Reprinted from Eating Disorders Review
September/October 2003 Volume 13, Number 5
©2002 Gürze Books
As women with anorexia nervosa lose weight, presumably all parts of the body are affected. However, in a pilot study at Columbia University, researchers have learned that certain vital organs, including the brain, liver, and heart, seem to be protected during extreme weight loss.
As Dr. Laurel Mayer reported at the Academy for Eating Disorders annual meeting in Boston, total body magnetic resonance imaging scans of 6 women with anorexia nervosa hospitalized on the eating disorders unit at Columbia University and 10 healthy controls showed no significant differences in weight of vital organs between the two groups. Skeletal muscle, total fat, spleen and kidney mass were lower in low-weight patients versus normal-weight controls. No significant changes in brain, liver, of heart mass were noted after the anorexic women and controls regained weight.
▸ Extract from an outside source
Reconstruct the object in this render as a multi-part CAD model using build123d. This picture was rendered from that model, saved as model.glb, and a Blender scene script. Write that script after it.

Other studies have shown a very different pattern. For example, Deborah Katzman and colleagues found that brain mass was affected in adolescent anorexics (Semin Clin Neuropsychiatry 2001;6:146). White and gray matter changes and reversible brain atrophy have been reported among adolescents (Neuroradiology 2001;43:838). Further studies are needed to show whether adolescents may be more vulnerable to the effects of the disease or whether a different pattern of changes occurs in teens.